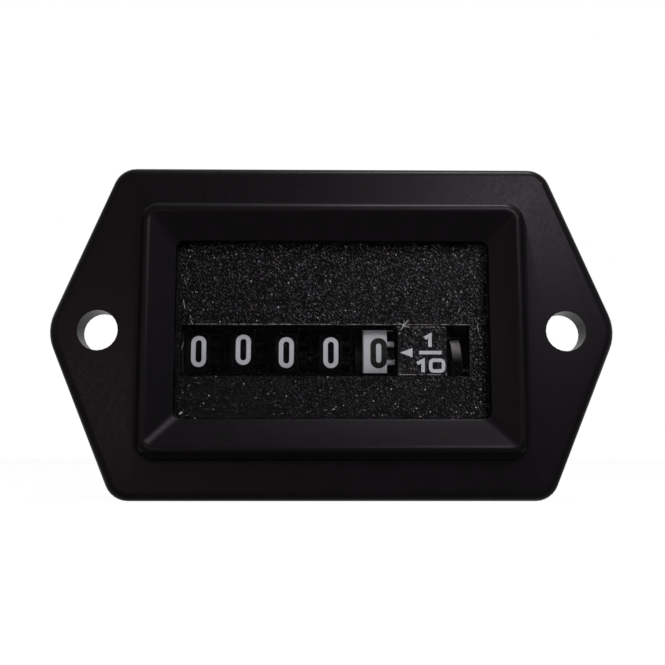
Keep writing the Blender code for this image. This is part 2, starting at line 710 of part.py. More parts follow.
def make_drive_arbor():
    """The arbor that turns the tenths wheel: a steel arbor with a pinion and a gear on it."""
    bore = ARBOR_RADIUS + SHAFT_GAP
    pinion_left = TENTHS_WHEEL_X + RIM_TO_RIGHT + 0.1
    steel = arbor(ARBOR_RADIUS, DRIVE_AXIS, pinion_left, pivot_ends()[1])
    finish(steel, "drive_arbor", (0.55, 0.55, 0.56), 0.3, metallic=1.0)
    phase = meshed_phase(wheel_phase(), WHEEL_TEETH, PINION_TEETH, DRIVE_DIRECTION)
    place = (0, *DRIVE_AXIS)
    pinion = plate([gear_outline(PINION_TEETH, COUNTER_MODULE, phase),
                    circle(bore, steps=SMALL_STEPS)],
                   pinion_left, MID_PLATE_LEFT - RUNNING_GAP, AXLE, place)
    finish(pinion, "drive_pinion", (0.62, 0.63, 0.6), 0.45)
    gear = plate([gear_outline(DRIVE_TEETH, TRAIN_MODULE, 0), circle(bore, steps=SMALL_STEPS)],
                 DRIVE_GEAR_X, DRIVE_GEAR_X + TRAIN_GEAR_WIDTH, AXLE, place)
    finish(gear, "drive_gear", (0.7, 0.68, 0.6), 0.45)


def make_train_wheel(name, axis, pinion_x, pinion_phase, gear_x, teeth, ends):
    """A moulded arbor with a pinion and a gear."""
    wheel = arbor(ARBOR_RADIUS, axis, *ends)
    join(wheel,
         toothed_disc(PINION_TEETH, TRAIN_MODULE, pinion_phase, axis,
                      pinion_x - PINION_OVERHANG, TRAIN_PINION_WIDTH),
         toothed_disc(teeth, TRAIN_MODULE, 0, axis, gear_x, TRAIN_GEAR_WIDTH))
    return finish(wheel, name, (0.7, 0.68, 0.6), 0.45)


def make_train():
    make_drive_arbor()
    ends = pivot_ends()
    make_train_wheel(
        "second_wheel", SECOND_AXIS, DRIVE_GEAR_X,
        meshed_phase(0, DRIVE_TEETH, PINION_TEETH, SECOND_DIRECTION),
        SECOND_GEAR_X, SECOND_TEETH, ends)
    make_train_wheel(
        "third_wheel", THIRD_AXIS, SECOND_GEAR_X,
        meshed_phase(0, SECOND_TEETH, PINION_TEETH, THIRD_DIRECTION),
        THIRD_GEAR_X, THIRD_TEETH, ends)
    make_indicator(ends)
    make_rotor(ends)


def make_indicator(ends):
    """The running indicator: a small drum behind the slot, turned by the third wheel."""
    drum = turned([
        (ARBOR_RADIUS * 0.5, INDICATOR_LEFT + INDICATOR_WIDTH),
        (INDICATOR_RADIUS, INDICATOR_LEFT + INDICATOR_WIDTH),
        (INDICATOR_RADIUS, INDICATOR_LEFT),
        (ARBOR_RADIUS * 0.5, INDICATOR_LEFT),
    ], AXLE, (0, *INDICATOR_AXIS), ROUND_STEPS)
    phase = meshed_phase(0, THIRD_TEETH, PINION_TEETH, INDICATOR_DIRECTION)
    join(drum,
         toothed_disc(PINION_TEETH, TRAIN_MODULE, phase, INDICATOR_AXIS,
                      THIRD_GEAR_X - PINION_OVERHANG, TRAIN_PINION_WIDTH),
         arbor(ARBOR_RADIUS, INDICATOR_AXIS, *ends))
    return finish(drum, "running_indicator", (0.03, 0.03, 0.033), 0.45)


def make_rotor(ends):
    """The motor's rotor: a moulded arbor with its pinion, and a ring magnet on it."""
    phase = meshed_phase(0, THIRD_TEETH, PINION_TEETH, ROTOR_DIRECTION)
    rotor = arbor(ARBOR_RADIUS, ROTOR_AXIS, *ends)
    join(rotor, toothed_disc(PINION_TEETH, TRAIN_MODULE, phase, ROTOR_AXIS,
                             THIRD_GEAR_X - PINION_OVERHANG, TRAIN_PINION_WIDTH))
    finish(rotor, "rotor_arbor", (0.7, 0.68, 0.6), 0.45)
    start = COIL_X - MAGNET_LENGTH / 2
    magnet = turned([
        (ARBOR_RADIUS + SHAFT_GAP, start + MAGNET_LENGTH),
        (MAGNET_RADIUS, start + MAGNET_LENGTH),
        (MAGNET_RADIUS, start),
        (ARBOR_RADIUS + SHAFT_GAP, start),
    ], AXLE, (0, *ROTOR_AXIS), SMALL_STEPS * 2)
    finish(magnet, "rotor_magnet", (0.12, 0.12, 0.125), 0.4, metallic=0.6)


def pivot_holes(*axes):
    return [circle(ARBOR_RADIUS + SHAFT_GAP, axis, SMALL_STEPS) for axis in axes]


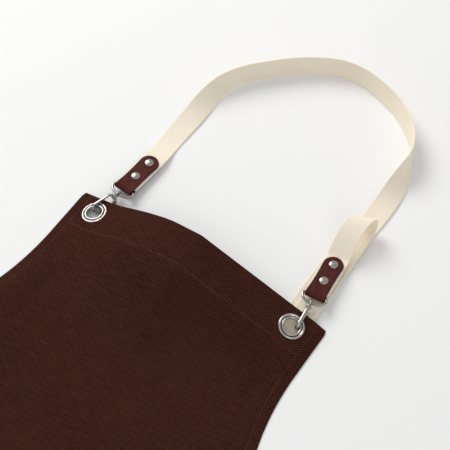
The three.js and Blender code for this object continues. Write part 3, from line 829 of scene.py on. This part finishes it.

※

◆ PROBLEM DETAILS ◆
Tally the lines of the records holding the word "This", then give only the resulting number.

◆ FINAL ANSWER ◆
2